Na ação, Cunha alegou que o livro “é uma estratégia comercial ardil e inescrupulosa dos réus, através da qual, aproveitando-se da expectativa pública de um livro que Eduardo Cunha noticiou estar a produzir sobre o impeachment, proferem, em seu nome, com redação em primeira pessoa, as mais variadas suposições e opiniões sobre a política nacional, escarnecendo sua imagem”.

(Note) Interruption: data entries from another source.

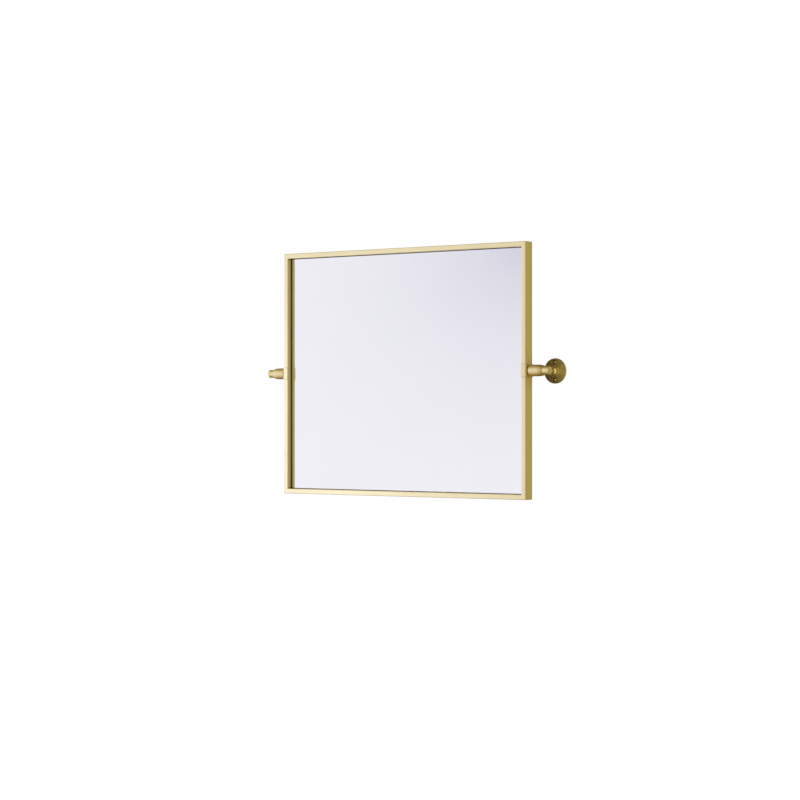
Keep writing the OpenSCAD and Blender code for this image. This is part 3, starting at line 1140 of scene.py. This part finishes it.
@dataclass
class BoardFixings:
    """The welded tabs that hold the board, their screws, and the pads on the back corners."""

    tab_w: float = 20 * MM
    tab_leg: float = 15 * MM
    tab_foot: float = 4.0 * MM
    tab_t: float = 1.5 * MM
    tab_ease: float = 0.2 * MM
    screw_in: float = 9.5 * MM
    bend_r: float = 0.8 * MM
    head_r: float = 3.5 * MM
    head_t: float = 2.0 * MM
    head_foot: float = 0.15 * MM
    head_round: float = 1.3 * MM
    shank_r: float = 1.75 * MM
    shank_l: float = 4.5 * MM
    cross_l: float = 4.0 * MM
    cross_w: float = 0.9 * MM
    cross_depth: float = 1.2 * MM
    cross_ease: float = 0.1 * MM
    turn_step: int = 23  # degrees from one screw to the next
    turn_stray: int = 7
    bead_r: float = 0.8 * MM
    bead_start: float = 0.4 * MM
    bead_ripples: int = 5
    bead_steps: int = 30
    bead_waist: float = 0.72  # a share of the bead's radius
    corner_to_tab: float = 95 * MM
    pad_r: float = 3.25 * MM
    pad_foot: float = 0.1 * MM
    pad_side: float = 0.75  # a share of the pad's thickness
    pad_shoulder: float = 0.35 * MM
    pad_flat: float = 0.5  # a share of the pad's radius
    pad_crown: float = 1.2 * MM

    def seats(self) -> list[Matrix]:
        """Finds each tab's own frame: +X inward from the frame's inner side, +Y towards the wall.

        Returns:
            The tabs' frames.
        """
        board_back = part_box("backing_board")[1].y
        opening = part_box("board_tabs")[1]
        seats = []
        for quarter in range(4):
            wall, span = (opening.x, opening.z) if quarter % 2 == 0 else (opening.z, opening.x)
            turn = Matrix.Rotation(quarter * math.pi / 2, 4, "Y")
            for end in (-1, 1):
                along = end * (span - self.corner_to_tab)
                seats.append(turn @ Matrix.Translation((-wall, board_back, along)))
        return seats

    def bead(self) -> bmesh.types.BMesh:
        """Makes one rippled weld bead as long as a tab's foot, along local Z from just behind the board.

        Returns:
            The bead.
        """
        start, end = self.bead_start, self.tab_foot
        outline = [Vector((0, start))]
        for k in range(1, self.bead_steps):
            share = k / self.bead_steps
            wave = abs(math.sin(math.pi * self.bead_ripples * share))
            radius = self.bead_r * (self.bead_waist + (1 - self.bead_waist) * wave)
            outline.append(Vector((radius, start + (end - start) * share)))
        outline.append(Vector((0, end)))
        return lathe(outline, segments=24, closed=False)

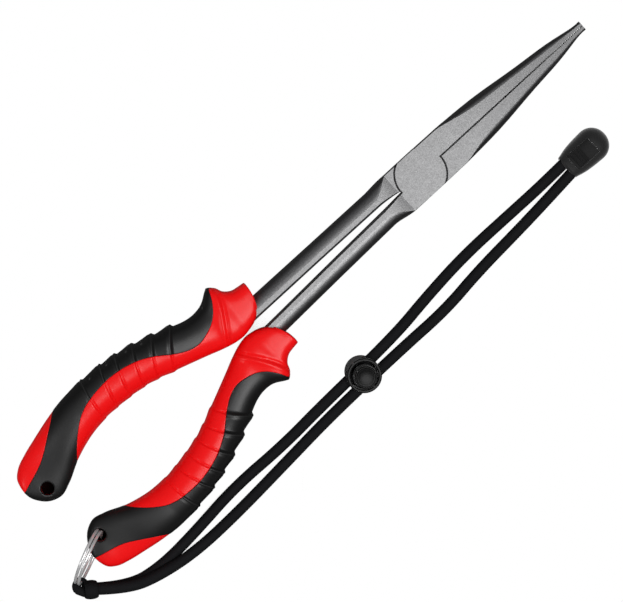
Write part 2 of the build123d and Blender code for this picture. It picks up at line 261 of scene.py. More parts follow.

A Editora Record, que também é ré no processo, apresentou contestação ressaltando que a Constituição assegura como direitos fundamentais a liberdade de pensamento e de expressão. A editora também frisou que a própria capa do livro informa que a obra é atribuída a um pseudônimo, mas a juíza não considerou o aviso eficaz. “Além disso, a própria capa do livro leva-nos a pensar que o mesmo foi escrito pelo autor da ação, uma vez que é ele quem se encontra recluso, não sendo crível que o "pseudônimo" também se encontrasse recluso a justificar o título escolhido para o livro”, escreveu.

A juíza também citou o Código de Defesa do Consumidor (!) para justificar a sentença. “Registre-se, ainda, que não fosse a abusividade de se utilizar do nome do autor e de induzir ter o livro sido escrito por ele, cabe registrar que o Código Defesa do Consumidor veda a publicidade enganosa”.

Lísias disse à Fórum que irá recorrer.